The legal battle between Snopes and Proper Media has been waging since earlier this year.
Snopes, the popular hoax-debunking site, is asking readers to help fund its operation amid an ongoing legal feud with a digital services company that helps manage the back-end services of the website.
Bardav, Inc., Snopes’ parent company, and Proper Media, the company that owns and operates the back-end of the website, filed dueling complaints in a California Superior Court against one another earlier this year after they disagreed over whether a contract had been breached or terminated.
(Disclosure: Proper Media provides advertising services to the Daily Dot.)
On Monday Snopes created a GoFundMe page claiming that the legal battle has caused the website to be “in danger of shuttering” due to a lack of revenue caused by the legal battle.
In an open letter, Snopes says Proper Media is holding the website “hostage” by not giving them control of the site following a termination of contract and withholding advertising revenue.
“Although we maintain editorial control (for now), the vendor will not relinquish the site’s hosting to our control, so we cannot modify the site, develop it, or—most crucially—place advertising on it,” the letter reads. “The vendor continues to insert their own ads and has been withholding the advertising revenue from us.

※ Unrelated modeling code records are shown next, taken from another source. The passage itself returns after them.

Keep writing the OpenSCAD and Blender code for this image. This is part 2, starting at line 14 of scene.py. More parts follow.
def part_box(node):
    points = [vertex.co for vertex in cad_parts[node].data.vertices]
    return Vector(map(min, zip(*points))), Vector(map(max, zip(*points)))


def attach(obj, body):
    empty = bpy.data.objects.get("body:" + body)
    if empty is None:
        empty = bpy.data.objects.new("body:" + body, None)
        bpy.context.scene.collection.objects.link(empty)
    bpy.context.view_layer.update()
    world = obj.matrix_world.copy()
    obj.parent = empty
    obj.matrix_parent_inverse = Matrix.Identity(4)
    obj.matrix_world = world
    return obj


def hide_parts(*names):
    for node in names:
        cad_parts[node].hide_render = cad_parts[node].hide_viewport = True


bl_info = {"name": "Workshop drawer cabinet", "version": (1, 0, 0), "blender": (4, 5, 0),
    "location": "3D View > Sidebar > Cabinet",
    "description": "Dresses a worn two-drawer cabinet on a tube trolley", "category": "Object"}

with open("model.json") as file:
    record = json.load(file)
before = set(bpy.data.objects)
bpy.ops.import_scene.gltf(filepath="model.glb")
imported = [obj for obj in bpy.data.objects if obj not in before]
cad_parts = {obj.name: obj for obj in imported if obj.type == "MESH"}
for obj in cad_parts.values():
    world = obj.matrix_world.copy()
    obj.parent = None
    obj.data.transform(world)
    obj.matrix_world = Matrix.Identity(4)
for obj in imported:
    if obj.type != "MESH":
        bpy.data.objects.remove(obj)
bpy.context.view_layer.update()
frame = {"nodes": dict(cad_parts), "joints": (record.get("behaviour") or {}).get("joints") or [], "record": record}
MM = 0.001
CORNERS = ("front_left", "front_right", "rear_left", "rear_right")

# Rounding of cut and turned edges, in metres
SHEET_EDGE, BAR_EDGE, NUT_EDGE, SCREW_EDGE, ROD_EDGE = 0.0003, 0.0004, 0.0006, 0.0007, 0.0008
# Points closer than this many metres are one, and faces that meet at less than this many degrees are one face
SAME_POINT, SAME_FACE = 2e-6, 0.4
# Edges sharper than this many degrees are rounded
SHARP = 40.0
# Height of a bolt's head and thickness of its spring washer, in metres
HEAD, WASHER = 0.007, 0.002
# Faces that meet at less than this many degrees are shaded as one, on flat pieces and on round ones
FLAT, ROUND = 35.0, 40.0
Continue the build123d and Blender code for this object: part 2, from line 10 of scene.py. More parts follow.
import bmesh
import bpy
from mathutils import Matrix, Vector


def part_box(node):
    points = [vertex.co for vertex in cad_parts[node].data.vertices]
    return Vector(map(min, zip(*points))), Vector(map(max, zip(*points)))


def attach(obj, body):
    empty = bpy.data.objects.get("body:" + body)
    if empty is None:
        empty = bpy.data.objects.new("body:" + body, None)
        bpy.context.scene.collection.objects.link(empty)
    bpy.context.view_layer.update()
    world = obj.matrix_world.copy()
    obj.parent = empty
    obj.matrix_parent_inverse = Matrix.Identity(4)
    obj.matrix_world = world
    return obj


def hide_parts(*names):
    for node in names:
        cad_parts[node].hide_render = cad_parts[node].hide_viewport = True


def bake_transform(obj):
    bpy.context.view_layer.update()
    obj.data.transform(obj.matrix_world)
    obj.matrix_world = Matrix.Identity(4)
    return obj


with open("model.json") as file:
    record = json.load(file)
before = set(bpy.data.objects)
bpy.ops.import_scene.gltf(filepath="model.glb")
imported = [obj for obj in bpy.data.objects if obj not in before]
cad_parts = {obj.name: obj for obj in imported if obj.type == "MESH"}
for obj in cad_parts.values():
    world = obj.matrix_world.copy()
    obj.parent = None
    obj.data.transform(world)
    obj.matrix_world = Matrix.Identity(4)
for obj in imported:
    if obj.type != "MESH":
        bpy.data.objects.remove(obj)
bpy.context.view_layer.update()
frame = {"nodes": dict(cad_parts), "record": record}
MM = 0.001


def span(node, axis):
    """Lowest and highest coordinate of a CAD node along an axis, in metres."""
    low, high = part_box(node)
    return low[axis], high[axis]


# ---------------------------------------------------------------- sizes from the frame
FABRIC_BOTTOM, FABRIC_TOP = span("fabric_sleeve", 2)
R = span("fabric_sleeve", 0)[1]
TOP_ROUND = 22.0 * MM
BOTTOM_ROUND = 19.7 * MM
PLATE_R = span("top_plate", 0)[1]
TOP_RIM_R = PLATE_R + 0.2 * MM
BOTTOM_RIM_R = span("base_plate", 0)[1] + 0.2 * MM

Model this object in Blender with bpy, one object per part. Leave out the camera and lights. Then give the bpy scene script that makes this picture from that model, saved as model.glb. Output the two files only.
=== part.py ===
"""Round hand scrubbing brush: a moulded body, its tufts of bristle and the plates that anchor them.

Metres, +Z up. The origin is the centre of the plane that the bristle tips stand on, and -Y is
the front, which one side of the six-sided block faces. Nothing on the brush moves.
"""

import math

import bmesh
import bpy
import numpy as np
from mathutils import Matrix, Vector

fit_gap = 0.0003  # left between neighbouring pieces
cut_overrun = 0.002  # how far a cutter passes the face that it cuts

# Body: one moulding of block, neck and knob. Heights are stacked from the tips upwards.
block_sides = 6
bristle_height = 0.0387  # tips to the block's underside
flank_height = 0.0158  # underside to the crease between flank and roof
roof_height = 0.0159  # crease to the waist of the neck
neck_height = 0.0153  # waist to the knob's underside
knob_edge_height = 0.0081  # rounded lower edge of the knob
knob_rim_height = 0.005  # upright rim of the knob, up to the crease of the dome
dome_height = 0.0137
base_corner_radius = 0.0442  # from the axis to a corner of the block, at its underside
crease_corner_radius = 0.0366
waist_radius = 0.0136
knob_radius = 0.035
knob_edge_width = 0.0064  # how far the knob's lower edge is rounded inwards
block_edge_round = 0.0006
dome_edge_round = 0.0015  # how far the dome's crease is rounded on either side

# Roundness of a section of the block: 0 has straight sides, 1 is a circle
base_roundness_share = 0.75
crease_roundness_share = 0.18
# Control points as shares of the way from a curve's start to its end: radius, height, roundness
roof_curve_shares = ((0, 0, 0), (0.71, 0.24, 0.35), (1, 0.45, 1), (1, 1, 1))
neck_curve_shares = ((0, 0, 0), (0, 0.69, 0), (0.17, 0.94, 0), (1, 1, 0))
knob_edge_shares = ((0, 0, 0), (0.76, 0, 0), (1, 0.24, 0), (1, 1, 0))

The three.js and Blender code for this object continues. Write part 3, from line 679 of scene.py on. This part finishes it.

“Our legal team is fighting hard for us, but, having been cut off from all revenue, we are facing the prospect of having no financial means to continue operating the site and paying our staff (not to mention covering our legal fees) in the meanwhile.”
Proper Media disputes this characterization. Karl Kronenberger, the attorney representing Proper Media, said in an email statement to the Daily Dot that Bardav engaged in “gross financial, technical, and corporate mismanagement.” In the complaint filed by Proper Media against Snopes, it argues that it had a valid contract with Snopes that should not have been terminated.
Proper Media’s complaint also alleges that one of Snopes’ founders, David Mikkelson, was “conspiring” with a shareholder to gain a majority control of the company. Proper Media owns 50 percent of Bardev, according toKronenberger. The company purchased its stake in the company after Mikkelson’s wife sold her shares to them following a divorce,Kronenberger said.
Mikkelson and the shareholder blocked Proper Media from access to “personnel, accounts, tools, and data necessary to manage Snopes,” according to the complaint.
“In summary, today’s post only confirms Proper Media’s allegations that Mr. Mikkelson has drained the company’s bank accounts and is unable to operate Snopes profitably without Proper Media’s expertise and management,” Kronenberger said.
In an email to Poynter, Mikkelson said the donations raised through the crowdfunding effort would “help us get through the next several months in the hopes that the legal issues will be largely resolved by then.”
As of Monday afternoon, Snopes’ GoFundMe page has raised more than $150,000 from more than 4,700 people. Many journalists and others in the media have expressed their support for Snopes, and the amount of money raised quickly rose on Monday. It has a goal of $500,000.
Update: 1:45pm CT, July 26: Snopes has successfully surpassed its funding goal of $500,000, having raised more than $650,000 as of this writing.
Paul Tyrell, an attorney representing Bardav in the case, said the showing of support in the crowdfunding campaign supports the legal team’s argument that keeping Snopes running is in the public good.
“We’ve argued in court that the public will be harmed if Snopes.com is forced to shut down,” Tyrell said in a statement emailed to the Daily Dot. “The outpouring of support in response to the GoFundMe campaign makes it undeniable that the survival of Snopes.com is a matter of public interest.”